The exact same __init__ code lives on origin/main (e.g. the Qwen-Image pipeline_qwen_image_edit_plus.py in build vllm-omni#7412 passes without any prefetch), so the race is NOT a behavioural change in vLLM-Omni itself. Two environmental factors mask the race on main:

  • origin/main is pinned (transitively, via vLLM main) to transformers 4.x. In 4.x the per-file cached_file path resolves shards lazily, one at a time, so each hf_hub_download blocks on its own single-file .lock and the second worker naturally waits for the first worker's atomic rename. transformers>=5.0 rewrote this into cached_files (plural) which batch-resolves every shard listed in the index up-front via os.path.isfile and raises immediately if any shard is still sitting under its *.incomplete name. Same wave of v5 changes that introduced tie_weights(missing_keys=..., recompute_mapping=...) (see the Dynin shim in dynin_omni_token2text.py).
  • CI shares HF_HOME=/fsx/hf_cache across pipelines (both the vllm-omni and vllm-omni-rebase pipelines mount the same FS). That cache is normally warm for long-lived repos like Qwen-Image-Edit-2509, so most builds never go through the download path at all. Build 1043 happened to hit a partially-evicted cache AND transformers v5's stricter resolver simultaneously, which is why the failure looks 'rebase-specific' but is really a latent race that main was absorbing via (1).

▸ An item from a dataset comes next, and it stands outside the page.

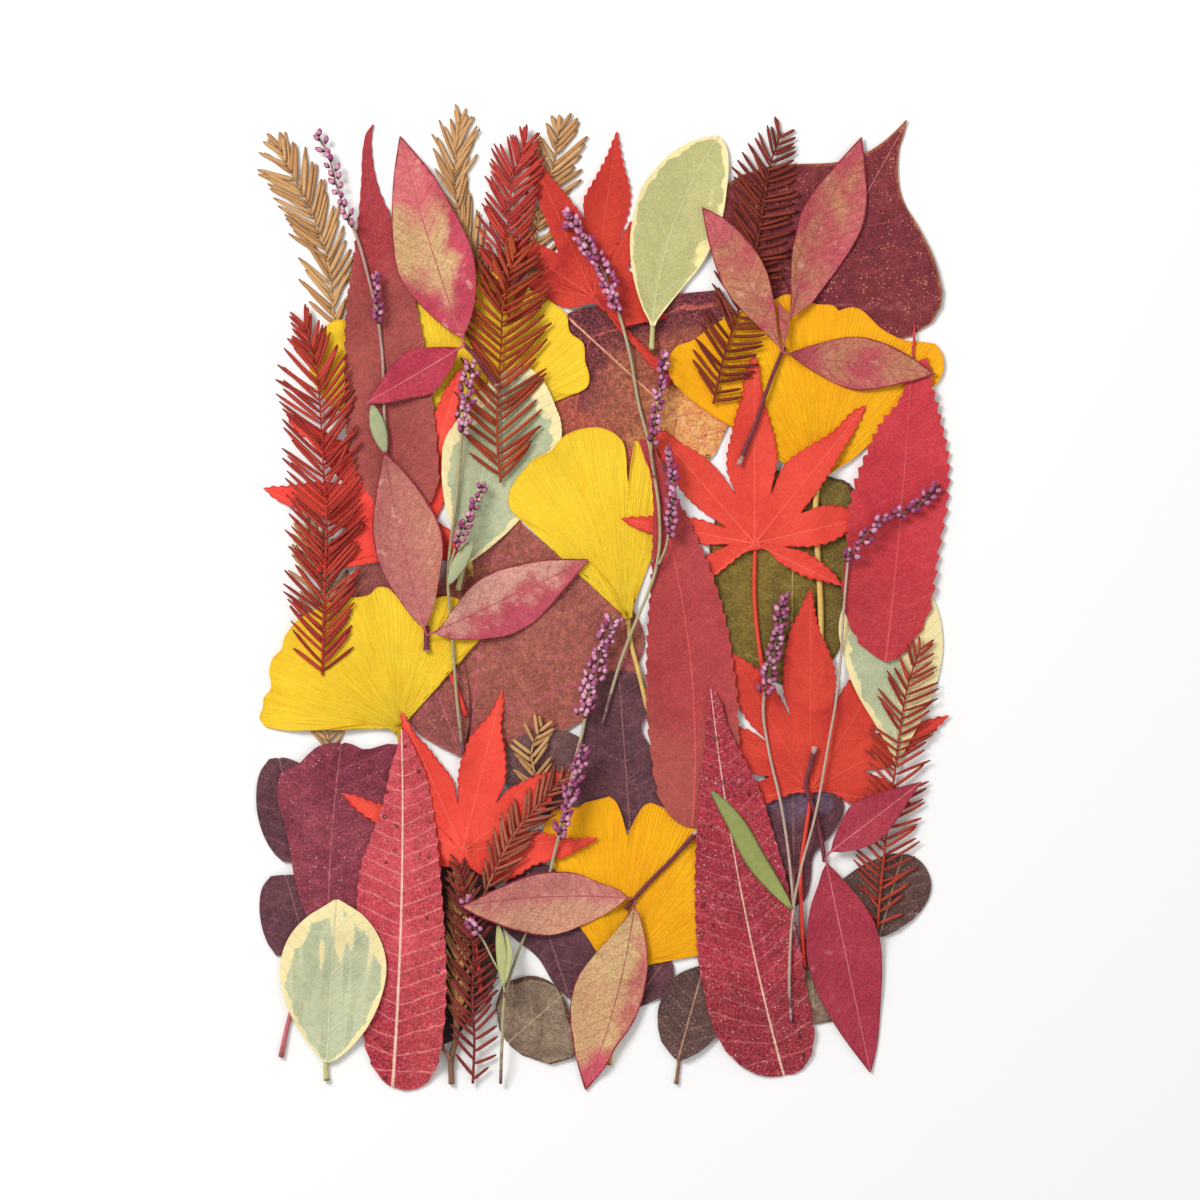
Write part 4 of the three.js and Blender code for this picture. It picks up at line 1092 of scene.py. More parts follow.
    def _veined(self, nodes: Nodes, leaf: object, place: object, pitch: float,
                colour: object) -> tuple[object, object]:
        """Lays the net, the side veins and the midrib over the colour; also returns their relief."""
        veins = place_effect(nodes, Effect.VEINS, {
            "Leaf": leaf, "Place": place, "Pitch": pitch, "Midrib": self.midrib_width})
        colour = nodes.mix(nodes.times(veins["Net"], self.net_strength), colour, linear(self.vein))
        colour = nodes.mix(nodes.times(veins["Veins"], self.vein_strength), colour,
                           linear(self.vein))
        colour = nodes.mix(nodes.times(veins["Midrib"], 0.9), colour, linear(self.midrib))
        height = nodes.plus(veins["Midrib"], nodes.times(veins["Veins"], 0.7))
        return colour, nodes.plus(height, nodes.times(veins["Net"], 0.35))

    def _fan(self, nodes: Nodes, leaf: object, colour: object) -> tuple[object, object]:
        """Lays a fan's ridges over the colour; also returns their relief."""
        ridges = place_effect(nodes, Effect.RIDGES, {"Leaf": leaf})
        colour = nodes.mix(nodes.times(ridges["Streaks"], 0.3), colour, linear(self.mottle))
        colour = nodes.mix(nodes.times(ridges["Ridges"], self.vein_strength), colour,
                           linear(self.vein))
        return colour, nodes.times(ridges["Ridges"], 1.5)


@dataclass(frozen=True)
class RodFinish:
    """The colours of stalks, needles or buds, which differ from one to the next.

    Args:
        name: the finish's name.
        pale: the colour of the palest ones.
        deep: the colour of the deepest ones.
        tip: the colour at the far end.
        tip_start: where along its length the tip's colour starts, from 0 to 1.
        root: the colour at the near end.
        root_end: where along its length the near end's colour is gone.
        roughness: the surface's roughness.
    """

    name: str
    pale: Colour
    deep: Colour
    tip: Colour
    tip_start: float = 0.7
    root: Colour = (120, 60, 90)
    root_end: float = 0.0
    roughness: float = 0.65

    def material(self) -> bpy.types.Material:
        """Makes the finish."""
        material, nodes, shader = new_material(self.name, self.roughness)
        place = nodes.place()
        share = nodes.attribute("share")
        streaks = nodes.sway(place, 1.6, 0.9)
        depth = nodes.plus(nodes.attribute("tone"), streaks)
        colour = nodes.mix(depth, linear(self.pale), linear(self.deep))
        end = nodes.fade(nodes.plus(share, nodes.times(streaks, 0.25)), self.tip_start, 1.0)
        colour = nodes.mix(end, colour, linear(self.tip))
        if self.root_end:
            near = nodes.fade(share, self.root_end, self.root_end * 0.4)
            colour = nodes.mix(near, colour, linear(self.root))
        nodes.tree.links.new(colour, shader.inputs["Base Color"])
        nodes.tree.links.new(nodes.relief(nodes.noise(place, 0.5), 0.08, 0.6), shader.inputs["Normal"])
        return material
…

huggingface_hub.snapshot_download does take per-blob .lock files, but those locks are only acquired once each blob is mid-write - they do not cover the surrounding cached_files shard-list resolution that transformers v5 performs eagerly. So we additionally wrap the snapshot_download call in our own node-wide fcntl.flock keyed on the repo id (see _repo_prefetch_lock). The first concurrent worker / process to reach the helper fully materialises the snapshot; subsequent entrants block on the flock and then find a warm cache, so their from_pretrained calls never observe a half-written shard set. For a warm cache the snapshot call is a near-noop (it only stat()s the files), so this is also cheap on origin/main should we ever backport it there.

The helper is intentionally best-effort: prefetch failures (offline, gated repos, transient 5xx, missing flock support) are logged and swallowed so the subsequent from_pretrained call can surface the real, specific error to the user rather than being masked here.

logger module-attribute

logger = getLogger(__name__)

from_pretrained_with_prefetch

from_pretrained_with_prefetch(
    factory: Callable[..., Any],
    model: str,
    *,
    subfolder: str,
    prefetch_list: Iterable[str],
    local_files_only: bool = False,
    max_attempts: int = _PREFETCH_MAX_ATTEMPTS,
    **from_pretrained_kwargs: Any,
) -> Any

Call factory.from_pretrained healing a racy / partial HF cache.

factory is a bound SomeModel.from_pretrained (or any callable with the same (model, *, subfolder, local_files_only, **kwargs) signature).

This is a stronger sibling of :func:retry_on_missing_shard: that helper only retries the missing-shard OSError and never re-prefetches, so it cannot recover the second face of the same race. Two shapes of partial -cache failure crash the diffusion server outright:

  • OSError: <repo> does not appear to have a file named text_encoder/model-0000X-of-0000Y.safetensors - a shard is still under its .incomplete name.
  • RuntimeError: You set 'ignore_mismatched_sizes' to 'False' ... - text_encoder/config.json was not present yet, so transformers v5 silently fell back to the default (tiny) config and then could not load the real checkpoint into it.

Both heal once the cache is complete. So on those errors we re-run a verified prefetch (which blocks on the peer writer and retries the download) and reload, instead of letting the worker die. Local paths and local_files_only loads cannot be healed by re-fetching, so they raise on the first failure exactly as before.

prefetch_subfolders

prefetch_subfolders(
    model: str,
    subfolders: Iterable[str],
    *,
    local_files_only: bool | None = None,
    include_root_metadata: bool = True,
) -> None

Materialise model's subfolders in the HF cache before loading.

Parameters:

Name Type Description Default
model str

A HuggingFace Hub repo id (e.g. "Qwen/Qwen-Image-Edit-2509") or a local directory path. Local paths are a no-op.

required
subfolders Iterable[str]

Iterable of subfolder names (e.g. ["text_encoder", "vae"]) whose contents need to be fully present before any worker calls from_pretrained(subfolder=...).

required
local_files_only bool | None

When True, skip the prefetch entirely. When None (default), auto-detect: skip if model is a local directory, run otherwise.

None
include_root_metadata bool

When True, also pull *.json at the repo root so model_index.json / config.json resolution during from_pretrained also hits a warm cache.

True

retry_on_missing_shard

retry_on_missing_shard(
    load_fn,
    *,
    max_retries: int = 3,
    base_delay: float = 5.0,
)

Call load_fn with retry on the transformers v5 shard-resolution race.

When the prefetch lock cannot be acquired (e.g. flock unsupported on the filesystem and dotfile lock times out), from_pretrained may still hit the cached_files race. This wrapper retries with exponential backoff when the OSError message matches the specific "does not appear to have a file named" pattern.